The law provides that, if the President does not negotiate the increase of duty indicated by the Commission's peril-point findings, he shall report his reasons therefore to the Congress.
This is to advise that no such increases in duty were negotiated at the 1960/62 conference. The recitation of the Tariff Commission's further investigation of these nine cases, as above given, suggests why the negotiation of higher rates was not undertaken. In six of the nine cases the Tariff Commission, upon a fuller study of the facts than had been possible during its peril-point investigation, did not recommend an increase in duty. In the other three, I was not satisfied that all of the applicable facts had been fully canvassed in the Commission's subsequent investigations; consideration of the appropriate rate of duty was consequently still pending as of the time our negotiations at the 1960/61 conference were being completed. I now have supplementary reports of the Tariff Commission before me. My decision on the three cases is pending.

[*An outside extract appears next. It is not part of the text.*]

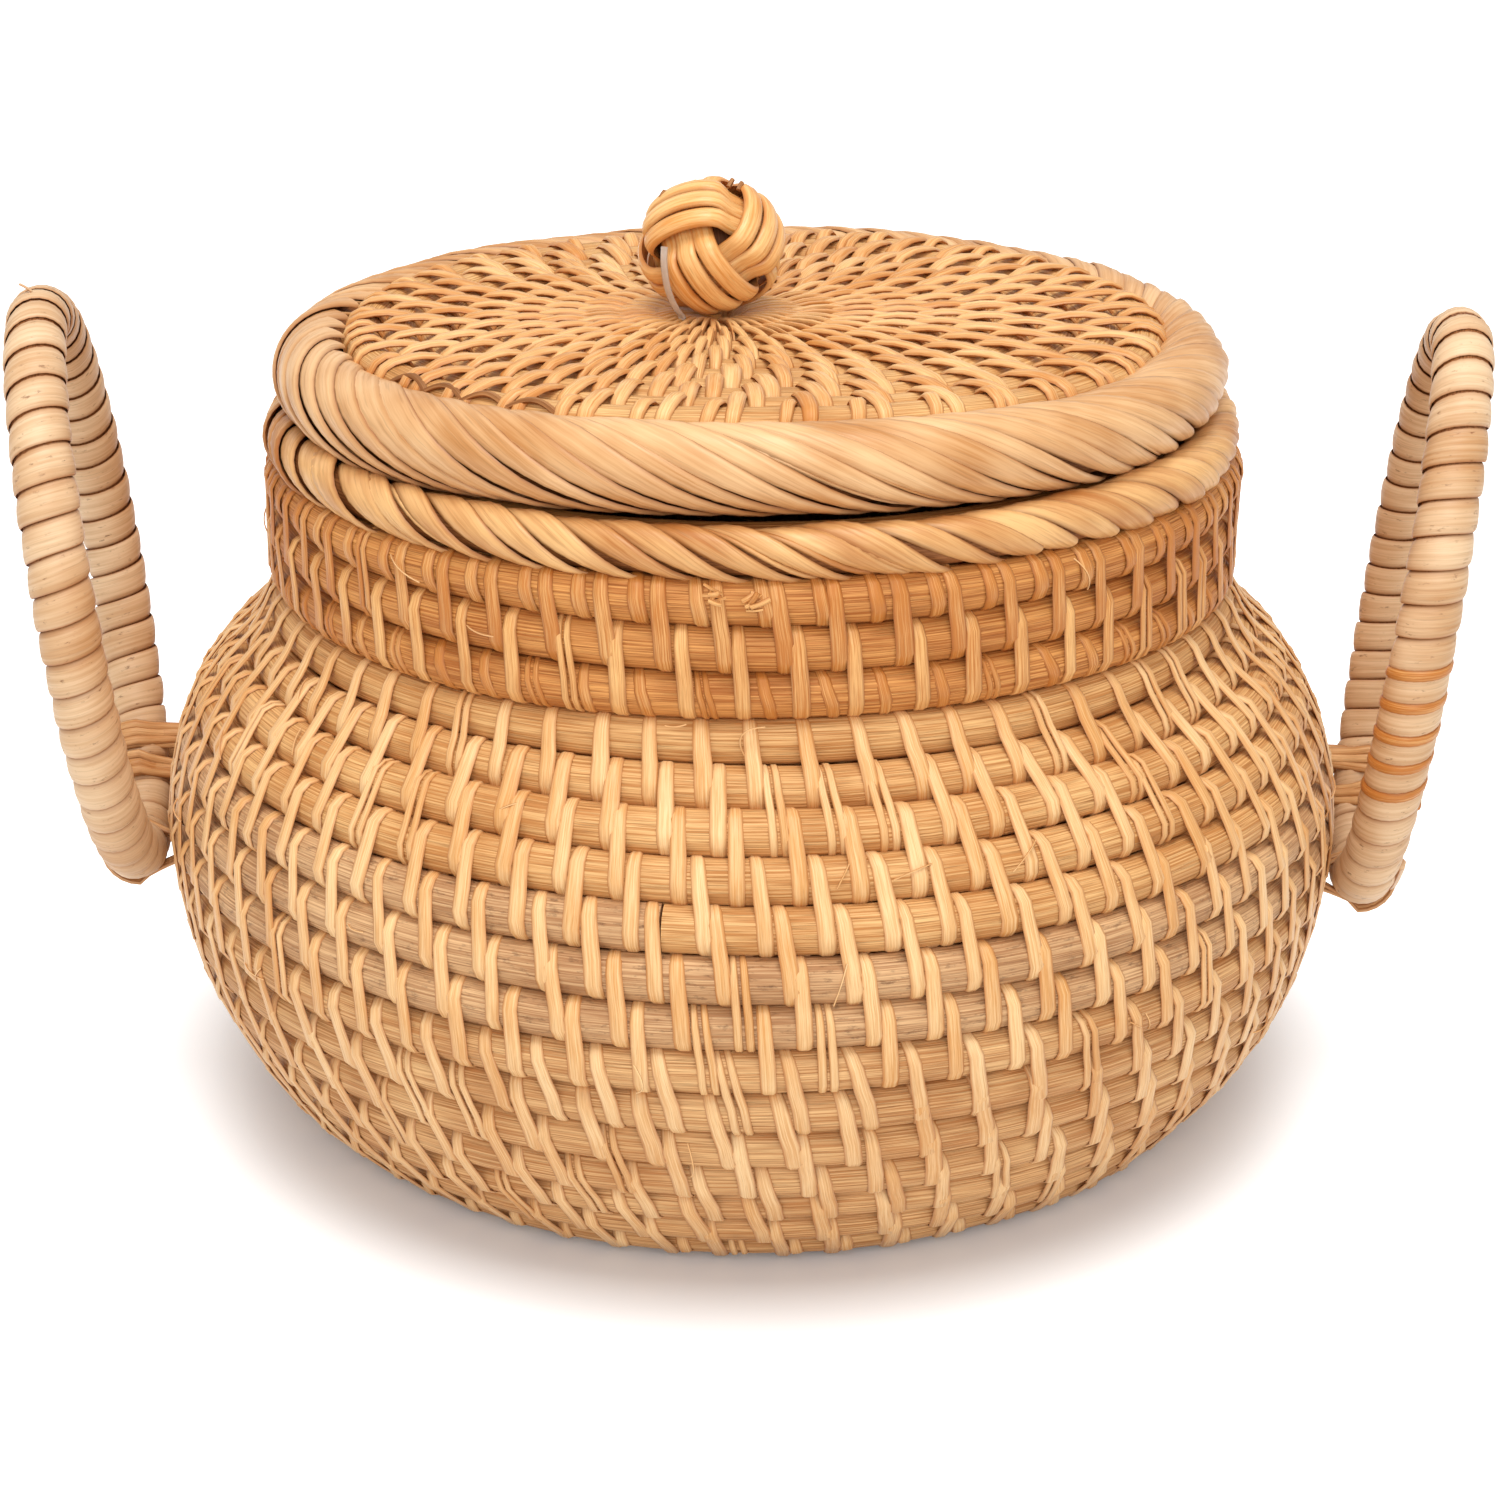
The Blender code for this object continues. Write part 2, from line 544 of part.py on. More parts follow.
def add_lid_disc(holder, home):
    """The lid's flat spiral, whose last turn lies on the rim's rod and bows up with it.

    Its middle is off the axis. The rod is as wide as the pitch on its side of the middle allows,
    less what the rows lose while they level out."""
    last_radius = LID_DISC_RADIUS
    last_row = round((last_radius - LID_HOLE_RADIUS) / LID_ROW_PITCH)
    row_pitch = (last_radius - LID_HOLE_RADIUS) / last_row
    turns = turns_between(0.0, last_row + 0.5 + PARED_SHARE * CLIMB_SHARE, LID_ROW_POINTS)
    rows, half = rows_under_edge(turns, last_row, LID_ROW_GAP / row_pitch)
    radius = last_radius - (last_row - rows) * row_pitch
    angle = 2.0 * math.pi * turns - math.pi / 2.0
    height = LID_DISC_HEIGHT + lid_bow(angle) * (radius / last_radius) ** 2
    slope = np.arctan(2.0 * lid_bow(angle) * radius / last_radius ** 2)
    out = np.stack([np.cos(angle), np.sin(angle), 0.0 * angle], axis=1)
    along = np.cos(slope)[:, None] * out + np.sin(slope)[:, None] * UP
    away = -np.sin(slope)[:, None] * out + np.cos(slope)[:, None] * UP
    shift = LID_MIDDLE_OFFSET / last_radius
    middles = radius[:, None] * out + height[:, None] * UP
    middles[:, 0] += shift * (last_radius - radius)
    pitch = (1.0 - shift * np.cos(angle)) * row_pitch
    drawn_closer = (0.5 - CLIMB_SHARE / 2.0) / LEVELLING_TURNS * row_pitch
    width = 2.0 * half * pitch - np.where(rows < last_row - 0.5, drawn_closer, 0.0)
    outline = row_outline(width / 2.0, LID_ROW_THICKNESS / 2.0 * half / half.max())
    stations = place_outlines(middles, along, away, outline)
    report_gap("lid_coil", stations, LID_ROW_POINTS)
    points, faces = loft(stations, closed=False)
    add_piece("lid_coil", points, faces, TAN_ROD, holder, home)


def add_lid_rim(holder, home):
    """The lid's thick rim: a rod, and its binding, open towards the disc."""
    middles, out, up = lid_rim_path()
    points, faces = loft(place_outlines(middles, out, up, polygon(LID_ROD_RADIUS, 8, 22.5)), True)
    add_piece("lid_rim_rod", points, faces, TAN_ROD, holder, home)
    outline = open_shell(LID_OUTER, LID_ROD_RADIUS + SEAT_GAP, LID_OPENING_MIDDLE, LID_OPENING, 10)
    points, faces = loft(place_outlines(middles, out, up, outline), True)
    add_piece("lid_rim_binding", points, faces, PALE_SPLINT, holder, home)


def add_seat_ring(holder, home):
    """The ring under the lid that drops into the mouth and keeps the lid in place."""
    overlap = LID_RIM_RADIUS - SEAT_RING_OUTER
    top = LID_RIM_HEIGHT - math.sqrt(LID_OUTER ** 2 - overlap ** 2) - SEAT_GAP
    half_width, half_height = SEAT_RING_WIDTH / 2.0, SEAT_RING_HEIGHT / 2.0
    cut = min(SEAT_RING_CHAMFER, 0.9 * half_width)
    outline = [(half_width, half_height), (-half_width, half_height),
               (-half_width, -half_height + cut), (-half_width + cut, -half_height),
               (half_width - cut, -half_height), (half_width, -half_height + cut)]
    middles, out, up = ring_path(SEAT_RING_OUTER - half_width, top - half_height)
    points, faces = loft(place_outlines(middles, out, up, outline), closed=True)
    add_piece("lid_seat_ring", points, faces, DARK_ROD, holder, home)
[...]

I append a list defining more precisely the nine commodities mentioned above.
JOHN F. KENNEDY
NOTE The "Trade Agreements With the European Economic Community, the United Kingdom, Norway, and Sweden, including schedules signed on behalf of the United States on March 5 and March 7, 1962," and the report on "Products on Which Tariff Regulations Were Made Below Peril Point Levels 1960-61 GATT Tariff Conference" are printed in House Document 358 (87th Cong., 2d sess.). The supplemental "Report in Compliance With Section 4(a) of the Trade Agreements Extension Act of 1951" is printed in House Document 357 (87th Cong., 2d sess.).
On the same day the White House, in announcing the conclusion of the conference, released a summary of the tariff negotiations.